Downward spiralling hardware prices, which have introduced millions of new customers to the PC industry, could grind to a halt in the second half of this year, in the opinion of many vendors and distributors contacted by ARN last week.
After sustained devaluation, the Australian dollar plummeted to another 12-year low a fortnight ago when it could only buy $US0.58. It recovered somewhat to the low-60 cents range by the weekend but is still in the order of 20 per cent lower than 12 months ago.
In the "vast majority of cases" Hewlett-Packard's long-term hedging policy - supporting channel sales in Australian dollars - absorbs the exchange rate crisis according to Chris Greig, HP's sales and marketing manager, commercial channel organisation. However Greig did add that "the reality is, people have got to expect prices to go up on certain products".
Lexmark's business printer product manager, Ian Clohessy, said its pricing structure permits "some" fluctuation while assembling mainstream networking products locally is claimed to give it extra security. "You will see upward moves on the price of low-cost volume items like consumables, but we haven't had to put up printer prices yet," he said.
David Finn, managing director at Lexmark rival Kyocera, said the exchange rate has had an effect, but it is not passing losses onto channel partners. "Our solution is to absorb the price rises by getting our overheads down," said Finn. "We can absorb that for at least another quarter."
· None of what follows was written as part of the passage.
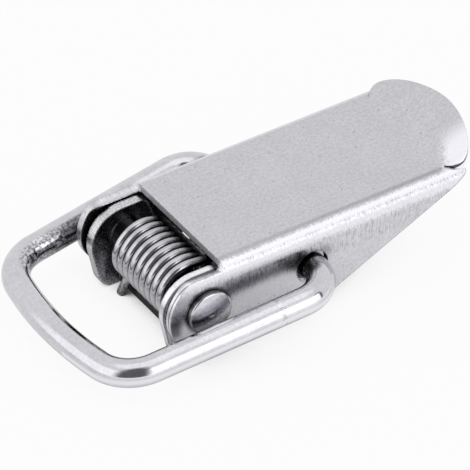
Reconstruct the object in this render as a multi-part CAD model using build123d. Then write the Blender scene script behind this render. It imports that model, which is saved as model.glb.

John Boyd, marketing manager, personal systems group at IBM, said Big Blue has no plans for PC prices to increase at this time. "We obviously watch the exchange rate very closely and it would be true to say price reductions enjoyed recently will be reduced in light of what has happened," he said.
High turnover, regularly importing distributors are doing it a bit tougher. "It is obviously impacting on our resellers with prices changing daily. It is more difficult for them and us to conduct business," said Fiona Stewart, public relations manager at distributor Tech Pacific.